Очерк о российском дебюте «Зимний путь»

Сергея Тарамаева и Любы Львовой «Зимний путь»Автор статьи: Zina Stanislavchik

Отгремели разного рода публичные возгласы по поводу дебюта Сергея Тарамаева и Любы Львовой «Зимний путь». Поутихли проклятия в адрес закочевряжившихся прокатчиков и благоговейные молитвы на светлый образ Ткачука. Теперь можно только понять, что же выходит в сухом остатке.

Довольно сложно вывести некий усредненный рецепт такого кино, но хочется думать, что всё, что делается с искренней наивностью, честно и пока только на ощупь, на выходе получается именно таким. Медитативная, местами изрядно «поддатая» камера Кричмана, заставляющая с самого начала исступленно следить за спиной главного героя, ведет нас зябкими московскими дворами, тоннелями, облупленными консерваторскими кулуарами, строгими и как-то по-советски бездушными. Все, кто имел дело с консервативно-музыкальными учебными заведениями, поймут. Кричман вынуждает следить за деталями, за тем, что происходит на заднем плане в полном расфокусе. Без такого, почти маниакального, внимания многое просто ускользает, остается недосказанным и недопонятым.

Ткачук, разве что не канонизированный критиками за роль Лёхи, до сих пор, не покидая образа, рассекает в красных трениках по фестивалям и атмосферно читает «Поклонение ящерице». Весь этот антураж до боли мил и немножко нелеп, но теперь ему такое дозволено, потому как Ткачук, действительно, одно из достояний «Зимнего пути». Просматривая одну из рецензий, я с удивлением прочла, что Лёха — эдакая диковинка и невидаль, персонаж, мол, не живой.

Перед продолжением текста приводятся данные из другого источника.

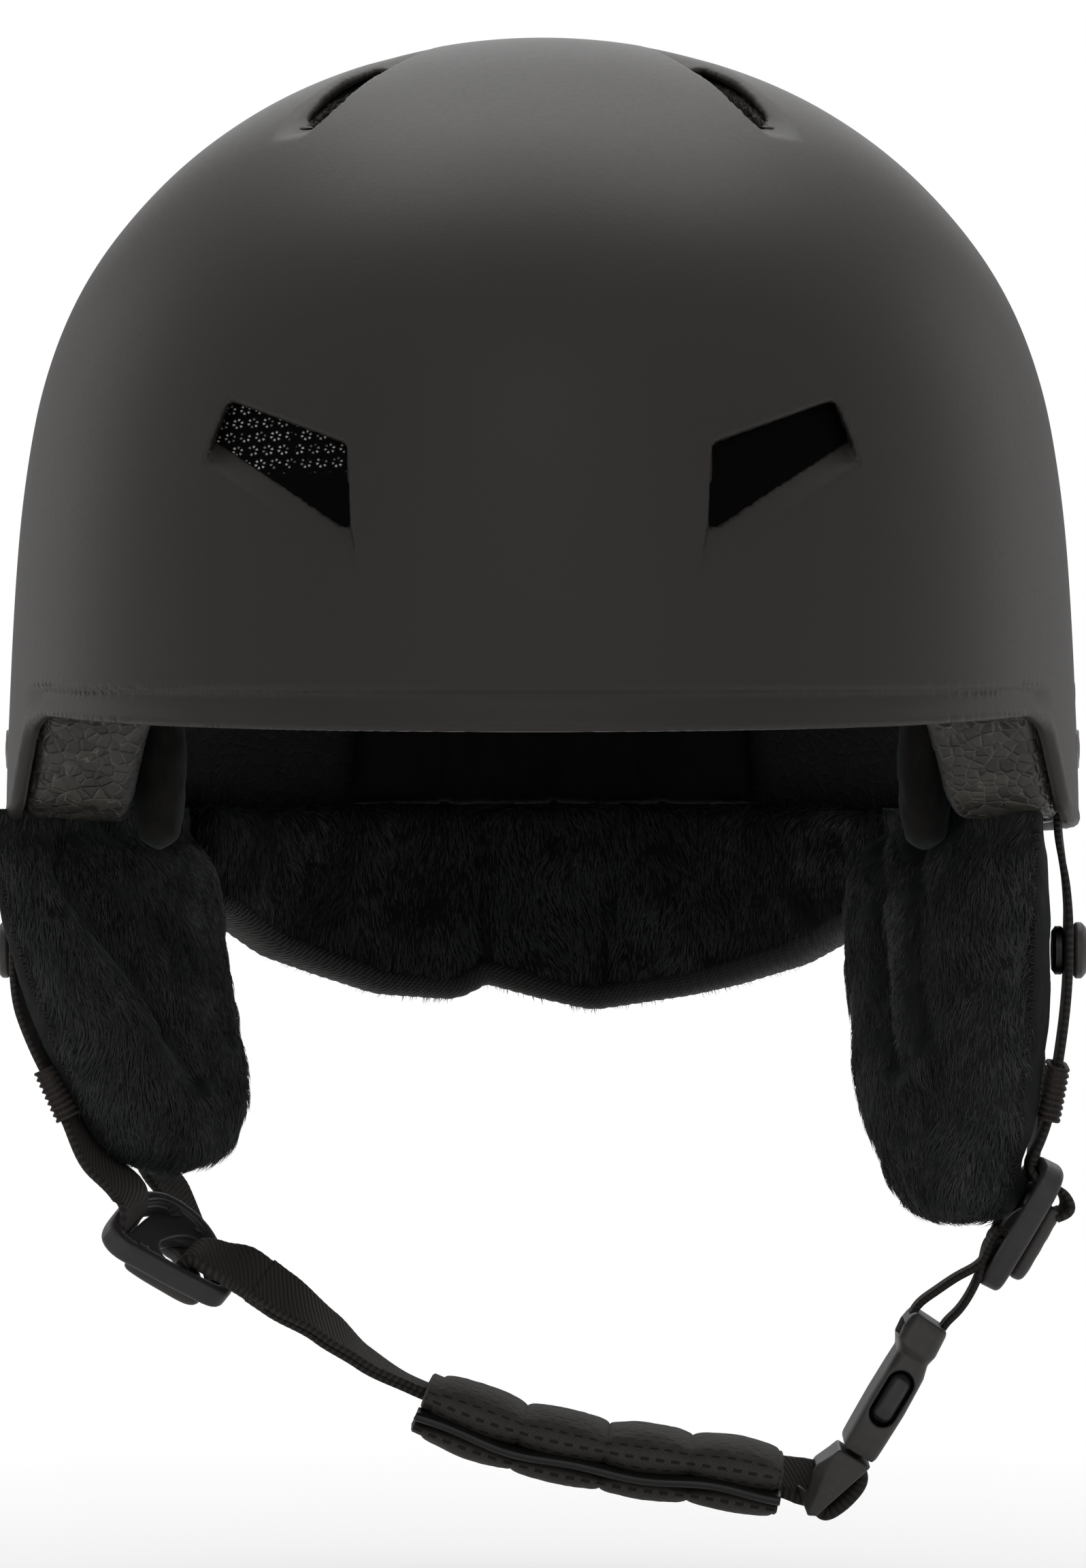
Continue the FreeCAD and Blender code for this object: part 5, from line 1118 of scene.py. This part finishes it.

Скажу только, что человек, написавший это, видимо, не выбирался никогда из своей уютной двушки на пятнадцатом этаже элитной новостройки в престижном спальном районе, входят и выходят туда только по пропускам. Не нюхал пороху, как говорится, жизни не видал. Лёха ругается, как сапожник, неспособный иначе выразить свои чувства, обижается, как ребенок, от чего крадет собачек, и преследует несчастного прохожего, не давшего ему прикурить — именно поэтому он становится настоящим, правильным, обиженным жизнью, а от того наученным ею же, вынужденным и привыкшим вести себя только так и никак иначе. Он приходит из неведомого нам мира со своим «знанием» о том, как нужно правильно устраивать махач, и уходит в итоге в такую же неизвестность, предварительно рассказав Эрику в красочно нецензурном монологе, как он на самом деле к нему относится. Только нечуткий человек в его истошном душераздирающем «ты ебанат» не способен разглядеть «я люблю тебя». Так говорит человек, чьи чувства невозможны и от того невыносимы. Только так может говорить тот, кто не в силах с ними совладать.

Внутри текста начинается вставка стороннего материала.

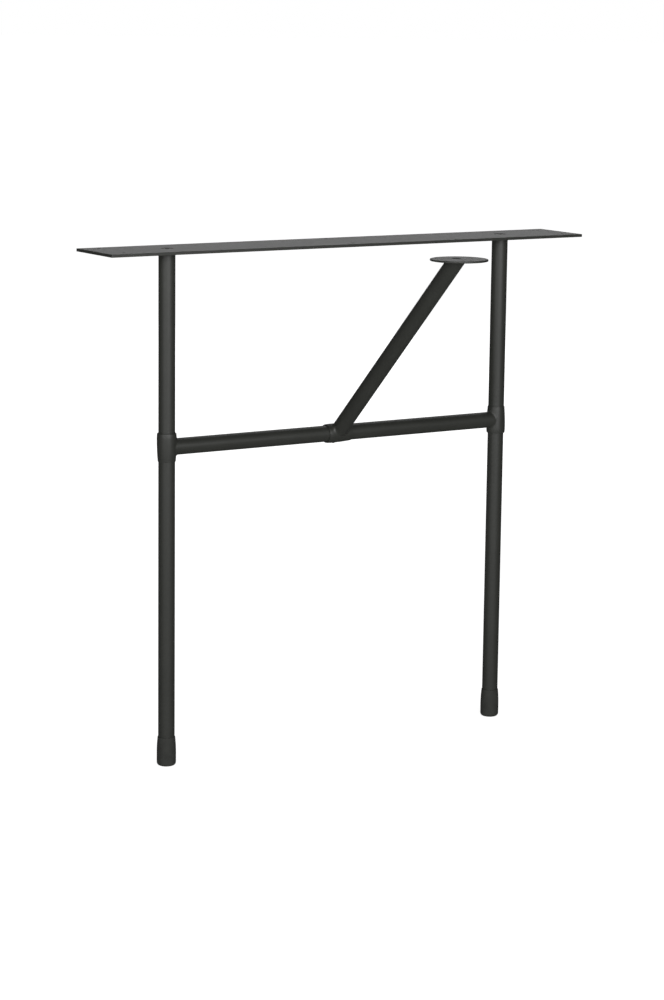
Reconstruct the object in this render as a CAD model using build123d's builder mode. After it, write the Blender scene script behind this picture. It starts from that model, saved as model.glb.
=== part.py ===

Весь этот Шуберт, сам по себе глубоко несчастный персонаж, с его траурными, почти заупокойными нисходящими тонами, все наставления и увещевания и их полнейшее отторжение, водка-сигареты, как протест, и тотальное отсутствие интереса к реальности, — это всё о любви, про любовь, для любви. Франдетти отчужденно взирает на отполированный рояль, на педагога с высохшим от праведного занудства лицом, на влюбленного доктора Пашу. И за всеми этими взглядами, флегматично-скупой мимикой и бессмысленными шатаниями, мы видим Эрика, хрупкого, потерянного и катастрофически одинокого.

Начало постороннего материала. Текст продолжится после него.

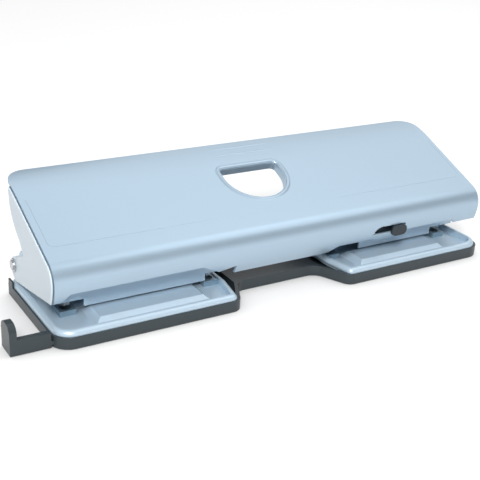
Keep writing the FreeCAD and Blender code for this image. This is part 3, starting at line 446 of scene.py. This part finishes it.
# offset from the crease's middle, and height over the top
CREASE_PROFILE = ((-0.95, -0.5), (-0.95, -0.02), (-0.6, -0.05), (-0.3, -0.12), (0, -0.15),
                  (0.3, -0.12), (0.6, -0.05), (0.95, -0.02), (0.95, -0.5))


def crease_fill(name, side):
    """Soft floor in the crease, so that it reads as a shallow dip."""
    path = [((CREASE_START, CREASE_FRONT), (0, 1)),
            ((CREASE_END - CREASE_CORNER, CREASE_FRONT), (0, 1))]
    for step in range(1, CREASE_CORNER_STEPS + 1):
        turn = math.radians(-90 + 90 * step / CREASE_CORNER_STEPS)
        out = (math.cos(turn), math.sin(turn))
        path.append(((CREASE_END - CREASE_CORNER + CREASE_CORNER * out[0],
                      CREASE_FRONT + CREASE_CORNER + CREASE_CORNER * out[1]), (-out[0], -out[1])))
    path.append(((CREASE_END, CREASE_BACK), (-1, 0)))
    rings = [[on_top(side * (place[0] + inward[0] * offset), place[1] + inward[1] * offset, height)
              for offset, height in CREASE_PROFILE] for place, inward in path]
    swept(name, rings, False, LEVER_PAINT, "lever")


PIN_PLACES = (-120.0, -40.0, 40.0, 120.0)
COIL_Y = -16.5
COIL_RADIUS = 4.1
COIL_WIRE = 0.5
COIL_WIRE_SIDES = 8
COIL_TURNS = 5
COIL_TURN_STEPS = 24
COIL_LOW = 22.67
COIL_HIGH = 32.38


def pin_coil(number, x):
    """Coil spring that stands on the frame, in place of the pin's own spring, which is hidden."""
    climb = (COIL_HIGH - COIL_LOW) / (COIL_TURNS * 2 * math.pi)
    rings = []
    for step in range(COIL_TURNS * COIL_TURN_STEPS + 1):
        turn = 2 * math.pi * step / COIL_TURN_STEPS
        out = Vector((math.cos(turn), math.sin(turn), 0))
        along = Vector((-COIL_RADIUS * out.y, COIL_RADIUS * out.x, climb)).normalized()
        up = out.cross(along)
        middle = Vector((x, COIL_Y, COIL_LOW + climb * turn)) + out * COIL_RADIUS
        rings.append([middle + out * (COIL_WIRE * math.cos(corner))
                      + up * (COIL_WIRE * math.sin(corner)) for corner in turns(COIL_WIRE_SIDES)])
    coil = swept(f"pin_coil_{number}", rings, False, SPRING_STEEL, "chassis")
    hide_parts(f"pin_spring_{number}")
    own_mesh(coil)


# the cap that each seam follows, and which side it is on
SEAMS = {"left_cap_seam": ("left_end_cap", -1), "right_cap_seam": ("right_end_cap", 1)}
SEAM_X = 133.0
SEAM_REACH = 0.0009  # in metres: edges of the cap this near the pressing make the seam
SEAM_RADIUS = 0.32
SEAM_STEPS = 8


def seam_path(cap, x):
    """Points in mm where a cap's outline meets the pressing's end, in order."""
    shell = NODES["lever_shell"]
    form = bmesh.new()
    form.from_mesh(NODES[cap].data)
    bmesh.ops.remove_doubles(form, verts=form.verts, dist=JOIN_REACH)
    everything = form.verts[:] + form.edges[:] + form.faces[:]
    cut = bmesh.ops.bisect_plane(form, geom=everything, plane_co=(x * MM, 0, 0),
                                 plane_no=(1, 0, 0), clear_inner=x > 0, clear_outer=x < 0)
    neighbours = {}
    for edge in cut["geom_cut"]:
        if isinstance(edge, bmesh.types.BMEdge):
            ends = [tuple(vert.co) for vert in edge.verts]
            if all((shell.closest_point_on_mesh(end)[1] - Vector(end)).length < SEAM_REACH
                   for end in ends):
                neighbours.setdefault(ends[0], []).append(ends[1])
                neighbours.setdefault(ends[1], []).append(ends[0])
    form.free()
    path = [min(place for place, others in neighbours.items() if len(others) == 1)]
    while True:
        onward = [place for place in neighbours[path[-1]] if place not in path]
        if not onward:
            return [Vector(place) / MM for place in path]
        path.append(onward[0])


def cap_seam(name, cap, side):
    """Dark bead along the joint between a moulded cap and the pressing's end: painted shade for
    the gap there.
    """
    path = seam_path(cap, side * SEAM_X)
    rings = []
    for index, place in enumerate(path):
        along = path[min(index + 1, len(path) - 1)] - path[max(index - 1, 0)]
        across = Vector((0, -along.z, along.y)).normalized()
        rings.append([place + across * (SEAM_RADIUS * math.cos(turn))
                      + Vector((SEAM_RADIUS * math.sin(turn), 0, 0))
                      for turn in turns(SEAM_STEPS)])
    swept(name, rings, False, SEAM_SHADE_FINISH, "lever")


def formed_details():
    """Make every piece that the scene adds to the solids."""
    for name, ends in HEMS.items():
        hem(name, ends)
    finger_lip()
    for name, place in RIBS.items():
        grip_rib(name, *place)
    for name, side in CREASES.items():
        crease_fill(name, side)
    for name, place in SEAMS.items():
        cap_seam(name, *place)
    for number, x in enumerate(PIN_PLACES, 1):
        pin_coil(number, x)


# ---------------------------------------------------------------- stage, lamps, camera
FLOOR_HALF = 3.0
FLOOR_GREY = (0.50, 0.50, 0.50, 1)
FLOOR_ROUGHNESS = 0.9
WHITE = (1, 1, 1, 1)
FLOOR_GLOW = 0.60
# painted contact shadow: reach and samples of the occlusion that dims the floor's glow
PAINTED_SHADOW_REACH = 0.03  # how far from the punch the glow is dimmed, in metres
PAINTED_SHADOW_SAMPLES = 16


def stage():
    """Floor that the camera and reflections see as white, and that keeps the punch's shadow;
    occlusion dims its glow near the punch as a painted contact shadow.
    """
    mesh = bpy.data.meshes.new("floor")
    corners = [(x * FLOOR_HALF, y * FLOOR_HALF, 0)
               for x, y in ((-1, -1), (1, -1), (1, 1), (-1, 1))]
    mesh.from_pydata(corners, [], [(0, 1, 2, 3)])
    floor = bpy.data.objects.new("floor", mesh)
    bpy.context.scene.collection.objects.link(floor)
    material = bpy.data.materials.new("floor")
    material.use_nodes = True
    tree = material.node_tree
    shader = tree.nodes["Principled BSDF"]
    shader.inputs["Base Color"].default_value = FLOOR_GREY
    shader.inputs["Roughness"].default_value = FLOOR_ROUGHNESS
    shader.inputs["Specular IOR Level"].default_value = 0.0
    ray = add_node(tree, "ShaderNodeLightPath")
    mirrored = add_node(tree, "ShaderNodeMath", operation="MAXIMUM")
    shown = add_node(tree, "ShaderNodeMath", operation="MAXIMUM")
    level = add_node(tree, "ShaderNodeMath", {1: FLOOR_GLOW}, operation="MULTIPLY")
    # painted contact shadow: occlusion dims the floor's glow near the punch, on top of the lamps'
    # shadows
    openness = add_node(tree, "ShaderNodeAmbientOcclusion", {"Distance": PAINTED_SHADOW_REACH},
                        samples=PAINTED_SHADOW_SAMPLES)
    painted_contact_shadow = add_node(tree, "ShaderNodeMath", operation="MULTIPLY")
    glow = add_node(tree, "ShaderNodeEmission", {"Color": WHITE})
    total = add_node(tree, "ShaderNodeAddShader")
    join = tree.links.new
    join(ray.outputs["Is Glossy Ray"], mirrored.inputs[0])
    join(ray.outputs["Is Transmission Ray"], mirrored.inputs[1])
    join(ray.outputs["Is Camera Ray"], shown.inputs[0])
    join(mirrored.outputs[0], shown.inputs[1])
    join(shown.outputs[0], level.inputs[0])
    join(level.outputs[0], painted_contact_shadow.inputs[0])
    join(openness.outputs["AO"], painted_contact_shadow.inputs[1])
    join(painted_contact_shadow.outputs[0], glow.inputs["Strength"])
    join(shader.outputs[0], total.inputs[0])
    join(glow.outputs[0], total.inputs[1])
    join(total.outputs[0], tree.nodes["Material Output"].inputs["Surface"])
    mesh.materials.append(material)


# how bright the room is at each height, from the horizon at 0 to straight up at 1
ROOM = ((0.0, 0.85), (0.12, 0.75), (0.3, 0.12), (0.6, 0.12), (0.8, 0.4), (1.0, 0.6))
ROOM_RED = 0.97
ROOM_GREEN = 0.985


def world():
    """Plain studio room: pale at floor level, dim higher up, brighter overhead."""
    room = bpy.data.worlds.new("studio")
    bpy.context.scene.world = room
    room.use_nodes = True
    tree = room.node_tree
    tree.nodes.clear()
    output = add_node(tree, "ShaderNodeOutputWorld")
    direction = add_node(tree, "ShaderNodeTexCoord")
    split = add_node(tree, "ShaderNodeSeparateXYZ")
    ramp = add_node(tree, "ShaderNodeValToRGB")
    points = ramp.color_ramp.elements
    points[1].position = ROOM[-1][0]
    for position, _ in ROOM[1:-1]:
        points.new(position)
    for point, (_, level) in zip(points, ROOM):
        point.color = (level * ROOM_RED, level * ROOM_GREEN, level, 1)
    light = add_node(tree, "ShaderNodeBackground")
    tree.links.new(direction.outputs["Generated"], split.inputs[0])
    tree.links.new(split.outputs["Z"], ramp.inputs["Fac"])
    tree.links.new(ramp.outputs["Color"], light.inputs["Color"])
    tree.links.new(light.outputs[0], output.inputs["Surface"])


# name, place, point it faces, side in metres, power in watts
LAMPS = (
    ("key", (-0.66, -0.99, 0.93), (0, 0, 0.03), 0.4, 19.5),
    ("brow", (0.60, -0.30, 1.02), (0, 0, 0.04), 0.7, 1.9),
    ("overhead", (0.75, 0.62, 1.05), (0, 0, 0.03), 1.4, 5.2),
)


def area_lamp(name, place, target, size, power):
    """Square soft lamp that faces a point."""
    data = bpy.data.lights.new(name, "AREA")
    data.shape = "SQUARE"
    data.size = size
    data.energy = power
    lamp = bpy.data.objects.new(name, data)
    lamp.location = place
    lamp.rotation_euler = (Vector(target) - Vector(place)).to_track_quat("-Z", "Y").to_euler()
    bpy.context.scene.collection.objects.link(lamp)


def lamps():
    """A soft key from the front left, a softbox high on the right and a broad one behind it."""
    for lamp in LAMPS:
        area_lamp(*lamp)


# the camera, fitted to points of the photograph
CAMERA_PLACE = (-0.26740, -0.40975, 0.22337)
CAMERA_RIGHT = (0.8563, -0.5143, 0.0479)
CAMERA_UP = (0.1633, 0.3576, 0.9195)
CAMERA_FORWARD = (0.4900, 0.7795, -0.3902)
FOCAL_PIXELS = 938.42
FRAME_PIXELS = 480
SENSOR = 36.0
CLIP_START = 0.01


def camera():
    """The photograph's view."""
    data = bpy.data.cameras.new("camera")
    data.sensor_width = SENSOR
    data.lens = FOCAL_PIXELS / FRAME_PIXELS * SENSOR
    data.clip_start = CLIP_START
    view = bpy.data.objects.new("camera", data)
    back = -Vector(CAMERA_FORWARD)
    turn = Matrix((CAMERA_RIGHT, CAMERA_UP, back)).transposed().to_4x4()
    view.matrix_world = Matrix.Translation(CAMERA_PLACE) @ turn
    bpy.context.scene.collection.objects.link(view)
    bpy.context.scene.camera = view


camera()
dress_nodes()
formed_details()
world()
lamps()
stage()
bpy.context.scene.view_settings.view_transform = "Standard"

Тут можно сколько угодно плеваться от уровня пафоса, с которым это будет сказано, но нужно всё же отметить, что кино это, как выяснилось, не для всех. Просто потому, что каждый из нас имеет своё воспитание, среду обитания, круг общения, и все эти, казалось бы, обывательские штуки, давят на нас, формируя манеру нашего контакта с окружающим миром. Боже упаси, корить кого-то за эмоциональную ограниченность или отсутствие пресловутой толерантности, но всё таки, если — вспоминая некоторые изречения — это фильм про геев, тогда получается, что где-то в дебрях каждого из нас сидит по гомосексуалисту. Тарамаев и Львова рассказали всем, кто захотел услышать, об одиночестве, об отверженности, о любви — казалось бы, таких высокопарных вещах — с тонким человеческим пониманием и глубокой симпатией к своим героям.